Sermon by St. Augustine the Bishop

Concerning that time it was written: And of Sion it shall be reported that he was born in her, and the Most High shall stablish her. O how blessed is the omnipotence of him that was born! Yea, how blessed is the glory of him that came down from heaven to earth! Whilst he was yet in his Mother’s womb, he was saluted by St. John the Baptist. And when he was presented in the temple, he was recognized by the old man Simeon, a worthy who was full of years, proved and crowned. This ancient one, as soon as he knew him, worshipped and said: Lord, now lettest thou thy servant depart in peace, for mine eyes have seen thy salvation.

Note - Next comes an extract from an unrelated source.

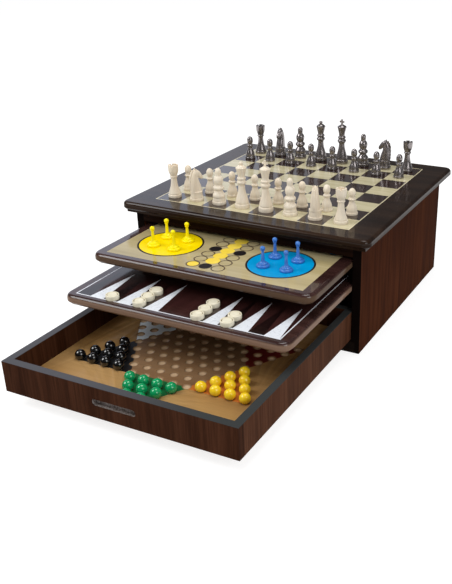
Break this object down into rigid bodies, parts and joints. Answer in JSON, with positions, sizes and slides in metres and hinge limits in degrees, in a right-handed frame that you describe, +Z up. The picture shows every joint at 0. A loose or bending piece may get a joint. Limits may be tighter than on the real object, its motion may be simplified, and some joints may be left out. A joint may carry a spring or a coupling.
{
  "type": "games compendium box",
  "caption": "Wooden games box with a chessboard top, two slide-out game boards and a marble drawer, shown open with the pieces set up.",
  "frame": {"origin": "centre of the cabinet's underside, on the floor", "axes": "+X to the right along the front, +Y into the cabinet from the front, +Z up"},
  "size_m": [0.294, 0.499, 0.186],
  "materials": {
    "cabinet_wood": "satin",
    "top_lacquer": "satin",
    "dark_veneer": "satin",
    "light_veneer": "satin",
    "cream_line": "satin",
    "batten_wood": "matte",
    "board_lacquer": "satin",
    "maple_field": "satin",
    "silver_print": "satin",
    "dark_field": "satin",
    "brown_print": "satin",
    "golden_floor": "satin",
    "cream_men": "satin",
    "gunmetal_men": "satin",
    "yellow_plastic": "satin",
    "blue_plastic": "satin",
    "ivory_plastic": "satin",
    "green_glass": "polished",
    "yellow_glass": "polished",
    "black_glass": "polished"
  },
  "bodies": {
    "cabinet": {"left_side": "cabinet_wood", "right_side": "cabinet_wood", "back_panel": "cabinet_wood", "bottom_panel": "cabinet_wood", "top_rail": "cabinet_wood", "top_board": "top_lacquer", "dark_squares": "dark_veneer", "light_squares": "light_veneer", "chess_line": "cream_line", "drawer_glides": "batten_wood", "lower_runners": "batten_wood", "middle_runners": "batten_wood", "upper_runners": "batten_wood"},
    "ludo_tray": {"ludo_board": "board_lacquer", "ludo_field": "maple_field"},
    "backgammon_tray": {"backgammon_board": "board_lacquer", "backgammon_line": "silver_print", "backgammon_field": "dark_field", "dark_points": "brown_print", "light_points": "silver_print"},
    "drawer": {"drawer_front": "cabinet_wood", "drawer_back": "cabinet_wood", "drawer_left": "cabinet_wood", "drawer_right": "cabinet_wood", "drawer_floor": "golden_floor"},
    "white_chessmen": {"white_pawns": "cream_men", "white_rooks": "cream_men", "white_knights": "cream_men", "white_bishops": "cream_men", "white_queen": "cream_men", "white_king": "cream_men"},
    "black_chessmen": {"black_pawns": "gunmetal_men", "black_rooks": "gunmetal_men", "black_knights": "gunmetal_men", "black_bishops": "gunmetal_men", "black_queen": "gunmetal_men", "black_king": "gunmetal_men"},
    "yellow_ludo_men": {"yellow_pawns": "yellow_plastic"},
    "blue_ludo_men": {"blue_pawns": "blue_plastic"},
    "checkers": {"ivory_checkers": "ivory_plastic"},
    "green_balls": {"green_marbles": "green_glass"},
    "yellow_balls": {"yellow_marbles": "yellow_glass"},
    "black_balls": {"black_marbles": "black_glass"}
  },
  "joints": [
    {"name": "ludo_board_slide", "type": "slide", "parent": "cabinet", "child": "ludo_tray", "axis": [0, -1, 0], "range_m": [-0.004, 0.11]},
    {"name": "backgammon_board_slide", "type": "slide", "parent": "cabinet", "child": "backgammon_tray", "axis": [0, -1, 0], "range_m": [-0.143, 0.06]},
    {"name": "drawer_slide", "type": "slide", "parent": "cabinet", "child": "drawer", "axis": [0, -1, 0], "range_m": [-0.231, 0]},
    {"name": "white_chessmen_lift", "type": "slide", "parent": "cabinet", "child": "white_chessmen", "axis": [0, 0, 1], "range_m": [0, 0.08]},
    {"name": "black_chessmen_lift", "type": "slide", "parent": "cabinet", "child": "black_chessmen", "axis": [0, 0, 1], "range_m": [0, 0.08]},
    {"name": "yellow_ludo_men_lift", "type": "slide", "parent": "ludo_tray", "child": "yellow_ludo_men", "axis": [0, 0, 1], "range_m": [0, 0.05]},
    {"name": "blue_ludo_men_lift", "type": "slide", "parent": "ludo_tray", "child": "blue_ludo_men", "axis": [0, 0, 1], "range_m": [0, 0.05]},
    {"name": "checkers_lift", "type": "slide", "parent": "backgammon_tray", "child": "checkers", "axis": [0, 0, 1], "range_m": [0, 0.009]},
    {"name": "green_balls_lift", "type": "slide", "parent": "drawer", "child": "green_balls", "axis": [0, 0, 1], "range_m": [0, 0.03]},
    {"name": "yellow_balls_lift", "type": "slide", "parent": "drawer", "child": "yellow_balls", "axis": [0, 0, 1], "range_m": [0, 0.03]},
    {"name": "black_balls_lift", "type": "slide", "parent": "drawer", "child": "black_balls", "axis": [0, 0, 1], "range_m": [0, 0.03]}
  ]
}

He had lingered in the world to see the birth of him who made the world. The old man knew the Child, and in that Child became a child himself, for in the love wherewith he regarded the Father of all, he felt his own years to be but as yesterday. The ancient Simeon bare in his arms the new-born Christ, and all the while, Christ ruled and upheld the old man. Simeon had been told by the Lord that he should not taste of death before he had seen the birth of the Lord’s Christ. Now that Christ was born , all the old man’s wishes on earth were fulfilled. He that was come into a decrepit world now also came to an old man.

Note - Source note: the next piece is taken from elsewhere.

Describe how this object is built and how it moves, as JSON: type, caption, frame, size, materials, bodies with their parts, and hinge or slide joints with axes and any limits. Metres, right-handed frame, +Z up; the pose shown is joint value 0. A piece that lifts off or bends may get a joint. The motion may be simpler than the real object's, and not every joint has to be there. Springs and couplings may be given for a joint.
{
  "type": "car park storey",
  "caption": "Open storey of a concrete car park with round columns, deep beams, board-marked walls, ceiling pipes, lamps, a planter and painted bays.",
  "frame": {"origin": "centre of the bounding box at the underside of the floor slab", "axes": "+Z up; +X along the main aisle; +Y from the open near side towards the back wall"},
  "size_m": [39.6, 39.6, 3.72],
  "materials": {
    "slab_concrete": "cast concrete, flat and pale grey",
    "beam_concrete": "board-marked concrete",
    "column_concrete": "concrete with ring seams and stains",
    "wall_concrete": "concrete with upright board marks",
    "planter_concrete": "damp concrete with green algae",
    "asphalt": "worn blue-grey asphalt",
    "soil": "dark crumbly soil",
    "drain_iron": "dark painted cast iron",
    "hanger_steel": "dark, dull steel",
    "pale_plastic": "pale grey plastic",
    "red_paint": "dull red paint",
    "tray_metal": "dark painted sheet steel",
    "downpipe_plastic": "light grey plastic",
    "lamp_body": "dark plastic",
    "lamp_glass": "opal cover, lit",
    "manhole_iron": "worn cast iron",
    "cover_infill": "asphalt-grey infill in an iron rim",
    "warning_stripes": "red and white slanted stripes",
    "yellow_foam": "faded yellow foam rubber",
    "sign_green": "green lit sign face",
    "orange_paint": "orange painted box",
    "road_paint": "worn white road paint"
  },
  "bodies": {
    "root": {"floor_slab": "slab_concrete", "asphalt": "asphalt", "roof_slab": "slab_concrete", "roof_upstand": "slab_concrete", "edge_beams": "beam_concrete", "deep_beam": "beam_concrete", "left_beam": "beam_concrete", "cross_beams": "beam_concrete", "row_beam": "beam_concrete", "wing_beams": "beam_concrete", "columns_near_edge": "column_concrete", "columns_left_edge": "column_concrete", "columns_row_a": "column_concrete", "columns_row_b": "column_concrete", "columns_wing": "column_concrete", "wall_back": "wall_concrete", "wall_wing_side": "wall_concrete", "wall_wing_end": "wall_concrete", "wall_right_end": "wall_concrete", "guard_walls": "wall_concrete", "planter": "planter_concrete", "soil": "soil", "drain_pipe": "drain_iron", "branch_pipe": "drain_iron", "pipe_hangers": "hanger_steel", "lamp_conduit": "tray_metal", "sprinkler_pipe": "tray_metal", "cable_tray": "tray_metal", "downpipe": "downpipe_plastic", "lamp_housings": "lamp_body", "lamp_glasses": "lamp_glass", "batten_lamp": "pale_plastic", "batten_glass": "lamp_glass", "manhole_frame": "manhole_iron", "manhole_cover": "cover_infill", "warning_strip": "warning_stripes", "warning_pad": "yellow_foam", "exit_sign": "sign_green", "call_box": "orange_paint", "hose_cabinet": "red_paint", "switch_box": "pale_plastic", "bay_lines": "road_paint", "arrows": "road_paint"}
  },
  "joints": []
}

Simeon wished not to remain long in the world, but with great desire he had desired to see Christ in the world, for he had sung with the Prophet: Shew us thy mercy, O Lord, and grant us thy salvation. And now at last, that ye might know how that, to his joy, his prayer was granted, he said: Now lettest thou thy servant depart in peace, for mine eyes have seen thy salvation. The Prophets have sung that the Maker of heaven and earth would converse on earth with men. An Angel hath declared that the Creator of flesh and spirit would come in the flesh. The unborn John, yet in the womb, hath saluted the unborn Saviour yet in the womb. The old man Simeon hath seen God as little Child.   [Sermo 13 de Tempore, post init.]